Despite all of that, the 135 minutes I spent watching this JOP performance was an experience to be treasured, and one that I’ll never forget. The ‘Streets’ songs are special to me; indeed, that album helped me through some extremely dark, lonely, confused times in college and graduate school. The lyrics resonated with me and penetrated my soul. Even though my life’s turned out better than I could have ever reasonably dared to dream in those dismal times, those memories and the songs that are intertwined with them are still lurking in a hermetically sealed dark corner of my heart that I don’t visit very often. JOP’s set took me there.
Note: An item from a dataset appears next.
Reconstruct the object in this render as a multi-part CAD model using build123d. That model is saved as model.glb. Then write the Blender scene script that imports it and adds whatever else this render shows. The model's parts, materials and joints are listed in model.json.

And I was locked in a room with 1,000 people who had the same relationship with that collection of songs, and a madman, inspired singer doing his damnedest to do justice to that material. It was powerful, it was beautiful, it was emotional, it was angry, it was sad. It was ‘Streets.’ Jon performed magnificently. The high-energy stuff like rapid-fire “Sammy & Tex” or rockin’ “Jesus Saves” or violent “Agony& Ecstasy” scratched the metal itch. The sad stuff like “Tonight He Grins Again” or “St. Patrick’s” or “If I Go Away” or “Believe” packed an intense emotional wallop. At various times throughout the night, I felt myself tearing up, and goddammit I actually shed a couple of tears during “Believe.” Sissy. That’s never happened to me before at a gig. I’m a tough guy, a fistbanging MFer, and a hardened, grizzled, old-school dude who chugs beer, takes no shit and rocks like a son of a bitch. But Oliva got to me tonight. Me and 1,000 others. If you weren’t there, I don’t know how I could ever explain it. It was magic, that’s all. Setlist: Surrender, Of Rage and War, The Price You Pay, Mentally Yours (intro) / Gutter Ballet, Streets, Jesus Saves, Tonight He Grins Again, Strange Reality, Heal My Soul, You’re Alive, Sammy and Tex, St. Patrick’s, Can You Hear Me Now, New York City Don’t Mean Nothing, If I Go Away, Ghost in the Ruins, Agony and Ecstasy, Somewhere in Time, A Little Too Far, Hall of the Mountain King, Temptation Revelation, When the Crowds Are Gone.